The quickstep attack is essentially the same as the run attack on the Rune-Stricken Wand perhaps with some variation maybe?

It would be fun to see a dodge roll build with the Rune-Stricken Wand and similar wands with the same Roll Attack (i hope i dont see it in PvP)

That one looks really fast and stylish, but it has punishable startup and endlag, doesn’t move players too far back, and has no i-frames. The same attack is on Flame Becomes Us and Lord of the Muck. Fast players might be able to parry it on reaction. (Compare the Hoar Frost Sickle, which has a 2-frame startup on its running attack and a good follow-up. That’s two frames faster than a parry from neutral.)

As a very impractical trick, here’s how to perform the normal/heavy roll attack even while in quickstepping weight: Certain states force a regular roll, such as when getting up after being shieldbashed or kicked to the ground by the Risen. That regular roll can be chained into roll attacks.

I mean that sounds very impractical, but HEY! i would probably consider it over using the Heavy Roll Only Downside x)

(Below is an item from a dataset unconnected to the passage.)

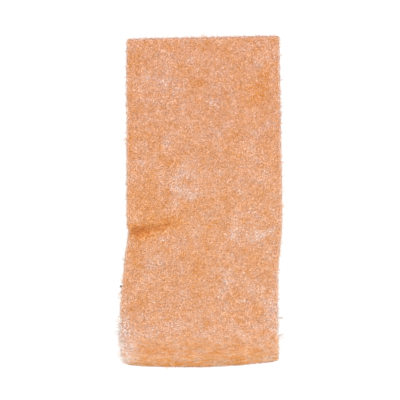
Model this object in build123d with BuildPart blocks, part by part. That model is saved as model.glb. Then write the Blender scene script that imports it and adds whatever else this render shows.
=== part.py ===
from build123d import *
import os
from math import cos, radians, sin

# An abrasive hand pad: one lofty sheet of crimped fibres, resin and fine grit, cut to a
# rectangle. It lies on its back with its length along Y and its working face up. The lower
# end has taken a set and curls up like a lip, with its cut end face open to view. A short
# crease runs in from the left side, where the sheet has buckled, and below it the sheet
# leans a little to the left. All sizes are in millimetres.

# The sheet
overall_width = 121.5  # from the flare of the left side to the belly of the right side
overall_length = 249.0  # from the far right corner to the middle of the lip's lower edge
rim_thickness = 9.0  # at the cut sides, where the blade has pinched the web
crown = 2.0  # how much thicker the sheet is down its middle

# The lip at the lower end
lip_radius = 56.0  # of the back face, round the curl
lip_angle = 55.0  # between the flat back and the back of the lip, in degrees
end_bow = 7.5  # how far the end cut bulges from its corners to its middle
end_middle = -12.0  # where across the width it bulges most
worn_reach = 12.0  # how far the worn corner, at the lip's left, reaches across
worn_depth = 7.0  # and how far it reaches back along the side

# The outline's sides, as insets from the sheet's widest points, and its top edge
top_slope = 2.5  # how much lower the top edge is at its left corner
left_inset = 4.75  # of the straight stretch above the crease
shoulder_inset = 1.6  # of the bend that the side makes as it leans out below the crease
shoulder_y = -62.0
flare_y = -95.0  # where the left side stands out most
left_end_inset = 3.2
right_top_inset = 2.0
belly_y = -12.0  # where the right side stands out most
right_end_inset = 2.95
hip_y = -60.0  # from where the right side runs straight down to the end
corner_round = 2.0  # of the two corners at the top

# The crease
crease_y = -25.0  # where it leaves the left side
notch = 1.3  # how far the left side is drawn in there
notch_above = 14.0  # the notch's reach up the side
notch_below = 8.0  # and down the side
crease_length = 42.0
crease_turn = 14.0  # how steeply it rises towards the middle, in degrees
crease_depth = 3.0  # of the hollow where it leaves the side
crease_spread = 1.5  # half its width over its depth
crease_round = 1.5  # of its valley and its brows

# The soft edges that the blade leaves
front_round = 2.0
back_round = 1.2

trim = 6.0  # spare material that the outline and the end cut take away
half_width = overall_width / 2
half_length = overall_length / 2
side = half_width + trim
lip_start = lip_radius * sin(radians(lip_angle)) - half_length
tall = lip_radius + rim_thickness + crown


def bow(x):
    """How far back from the end cut's middle its curve lies at x."""
    return end_bow * ((x - end_middle) / (half_width - end_middle)) ** 2


with BuildPart() as pad:
    # The back of the sheet seen from the side: a flat run, then the curl of the lip.
    with BuildLine(Plane.YZ) as back_line:
        run = Line((half_length + trim, 0), (lip_start, 0))
        JernArc(run @ 1, (-1, 0), lip_radius, -lip_angle)

    # The section across the width, flat behind and crowned in front, swept along that line.
    with BuildSketch(Plane(back_line.line @ 0, x_dir=(1, 0, 0), z_dir=(0, -1, 0))):
        with BuildLine():
            Polyline((-side, rim_thickness), (-side, 0), (side, 0), (side, rim_thickness))
            ThreePointArc(
                (side, rim_thickness), (0, rim_thickness + crown), (-side, rim_thickness)
            )
        make_face()
    sweep(path=back_line.line)

    # The outline seen from above, with the lower end left long.
    with BuildSketch() as outline:
        with BuildLine():
            left_x = left_inset - half_width
            left_top = (left_x, half_length - top_slope)
            notch_top = (left_x, crease_y + notch_above)
            left_long = (left_end_inset - half_width, -half_length - trim)
            right_top = (half_width - right_top_inset, half_length)
            right_long = (half_width - right_end_inset, -half_length - trim)
            hip = (half_width - right_end_inset, hip_y)
            shoulder = (shoulder_inset - half_width, shoulder_y)
            flare = (-half_width, flare_y)
            belly = (half_width, belly_y)
            Line(left_top, notch_top)
            Spline(
                notch_top,
                (left_x + notch, crease_y),
                (left_x, crease_y - notch_below),
                shoulder,
                flare,
                tangents=((0, -1), (0, -1)),
            )
            Spline(flare, left_long, tangents=((0, -1), (0, -1)))
            Line(left_long, right_long)
            Line(right_long, hip)
            Spline(hip, belly, tangents=((0, 1), (0, 1)))
            Spline(belly, right_top, tangents=((0, 1), (0, 1)))
            Line(right_top, left_top)
        make_face()
        fillet(outline.vertices().sort_by(Axis.Y)[-2:], corner_round)
    extrude(amount=tall, mode=Mode.INTERSECT)

    # The end cut, square to the lip: one long shallow bow, and the worn corner at its left.
    lip_normal = (0, sin(radians(lip_angle)), cos(radians(lip_angle)))
    with BuildSketch(Plane(back_line.line @ 1, x_dir=(1, 0, 0), z_dir=lip_normal)):
        with BuildLine():
            worn_start = worn_reach - half_width
            worn_end = (-side, bow(worn_start) + worn_depth)
            cut = ThreePointArc(
                (side, bow(side)), (end_middle, 0), (worn_start, bow(worn_start))
            )
            TangentArc(cut @ 1, worn_end, tangent=cut % 1)
            Polyline(worn_end, (-side, -tall), (side, -tall), cut @ 0)
        make_face()
    extrude(amount=tall, both=True, mode=Mode.SUBTRACT)

    # The soft edges round the front and the back. The seams where the lip starts aren't edges.
    front = pad.faces().filter_by(lambda face: face.normal_at().Z > 0 and face.normal_at().Y > -0.1)
    back = pad.faces().filter_by(lambda face: face.normal_at().Z < -0.1)
    front_rim = front.edges() - (front[0].edges() & front[1].edges())
    back_rim = back.edges() - (back[0].edges() & back[1].edges())
    fillet(front_rim, front_round)
    fillet(back_rim, back_round)

    # The crease: a soft V whose valley is deepest at the left side and climbs out of the
    # front at its inner end, so that it narrows as it runs in.
    inwards = Vector(cos(radians(crease_turn)), sin(radians(crease_turn)), 0)
    mouth = Vector(left_x + notch, crease_y, rim_thickness - crease_depth)
    valley = inwards * crease_length + Vector(0, 0, crease_depth + crown)
    across = Vector(-inwards.Y, inwards.X, 0)
    start = mouth - valley.normalized() * trim
    with BuildSketch(Plane(start, x_dir=across, z_dir=valley)):
        with BuildLine():
            open_side = crease_spread * tall
            Polyline((0, 0), (open_side, tall), (-open_side, tall), close=True)
        make_face()
    extrude(amount=valley.length + trim, mode=Mode.SUBTRACT)
    fillet(pad.edges(Select.LAST).filter_by(GeomType.LINE), crease_round)
    crowned_face = pad.faces().filter_by(GeomType.CYLINDER).sort_by(SortBy.AREA)[-1]
    fillet(crowned_face.edges().filter_by(GeomType.ELLIPSE), crease_round)

print("volume", round(pad.part.volume), "valid", pad.part.is_valid, pad.part.bounding_box())

os.makedirs("parts", exist_ok=True)
pad.part.label = "abrasive_pad"
export_step(pad.part, "parts/abrasive_pad.step")
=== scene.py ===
# %% [markdown]
# # An abrasive hand pad in Blender
# The real pad is a lofty sheet of crimped synthetic fibres. They are sprayed with resin and
# fine grit, cured, and cut to a rectangle. There is no surface as such: what the eye takes for
# one is the outermost layer of the tangle. So the model is a soft core, which fills the sheet
# and closes off the view into it, dressed with thousands of separate curly fibres.
#
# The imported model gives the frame. Every size below is taken from it or from the web itself.

# %% Load the frame and keep the size of its box
import math

import bpy
import numpy as np
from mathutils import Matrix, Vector
from mathutils.bvhtree import BVHTree


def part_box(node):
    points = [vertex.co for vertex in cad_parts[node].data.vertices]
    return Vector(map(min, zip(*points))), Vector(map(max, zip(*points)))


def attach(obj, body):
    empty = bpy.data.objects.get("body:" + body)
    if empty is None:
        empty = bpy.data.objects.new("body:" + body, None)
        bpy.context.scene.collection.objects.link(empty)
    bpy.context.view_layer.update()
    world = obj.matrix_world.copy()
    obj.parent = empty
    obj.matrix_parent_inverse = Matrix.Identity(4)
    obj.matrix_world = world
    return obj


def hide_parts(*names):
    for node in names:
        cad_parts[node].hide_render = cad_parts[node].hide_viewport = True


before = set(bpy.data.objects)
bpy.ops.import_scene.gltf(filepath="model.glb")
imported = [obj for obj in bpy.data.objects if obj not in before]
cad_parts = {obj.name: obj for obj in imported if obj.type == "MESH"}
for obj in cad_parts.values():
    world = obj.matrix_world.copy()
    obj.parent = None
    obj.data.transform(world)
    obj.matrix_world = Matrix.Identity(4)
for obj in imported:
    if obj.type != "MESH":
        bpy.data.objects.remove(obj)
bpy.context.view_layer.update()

MM = 0.001
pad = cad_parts["abrasive_pad"]
low, high = (Vector(corner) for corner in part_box("abrasive_pad"))
print("pad box in mm:", [round(side / MM, 1) for side in high - low])

# %% [markdown]
# ## The guide surface
# Everything on the pad is laid on its outer skin, so a clean copy of the skin comes first. The
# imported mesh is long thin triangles, which neither displace nor measure well. Merging its
# doubled corners closes it, and a voxel remesh lays even little quads over the same shape.

# %% Copy the pad's skin and remesh it evenly
GRAIN = 1.0 * MM  # the side of one little quad


def bare_copy(source, name):
    """A copy of an object with a mesh of its own, selected alone and active."""
    bpy.ops.object.select_all(action="DESELECT")
    copy = bpy.data.objects.new(name, source.data.copy())
    bpy.context.scene.collection.objects.link(copy)
    copy.select_set(True)
    bpy.context.view_layer.objects.active = copy
    return copy


def apply_modifier(piece, kind, **settings):
    """Add one modifier to the active piece, set it and apply it."""
    modifier = piece.modifiers.new(kind.title(), kind)
    for key, value in settings.items():
        setattr(modifier, key, value)
    bpy.ops.object.modifier_apply(modifier=modifier.name)


core = bare_copy(pad, "web_core")
bpy.ops.object.mode_set(mode="EDIT")
bpy.ops.mesh.select_all(action="SELECT")
bpy.ops.mesh.remove_doubles(threshold=0.01 * MM)
bpy.ops.object.mode_set(mode="OBJECT")
apply_modifier(core, "REMESH", mode="VOXEL", voxel_size=GRAIN)
apply_modifier(core, "SMOOTH", factor=0.5, iterations=2)
print("guide surface:", len(core.data.polygons), "quads")


# %% Keep its corners and its search tree, for laying fibres on
def corners_of(piece):
    found = np.empty(len(piece.data.vertices) * 3)
    piece.data.vertices.foreach_get("co", found)
    return found.reshape(-1, 3)


guide_points = corners_of(core)
quads = np.array([tuple(polygon.vertices) for polygon in core.data.polygons])
skin = BVHTree.FromPolygons(guide_points.tolist(), quads.tolist())
print("corners of the guide surface:", len(guide_points))

# %% [markdown]
# ## The core
# Inside the outermost fibres the web is so dense that it reads as a lumpy, porous felt. A
# plain smooth slab would shine through as one flat tone. Two Displace modifiers give it lumps
# the size of a fingertip and pores the size of a curl, and the whole core is drawn in a
# little, so that the fibres laid on it keep the pad at its true size.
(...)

The only Wand out of those 3 that has i-frames atleast in the Normal Attack chain is the Rune-Stricken Wand but ofc this is just my empty statement.
I do wonder tho, Do you know if Movement Speed and Attack Speed combined improve start up and recovery? (maybe its mostly an Illusion to how it Feels but i cant stop wondering)

It’s impractical unless we’ll get an option to faceplant ourselves.

I think so too. As far as I know there are only two wands with i-frames at all, outside of runes, with Amberhusk having the same animation as the finale of the chain.

Not sure about attack speed and overall speed and its impact on frame data. I considered testing whether it impacts parry frames, but haven’t come up with a good method.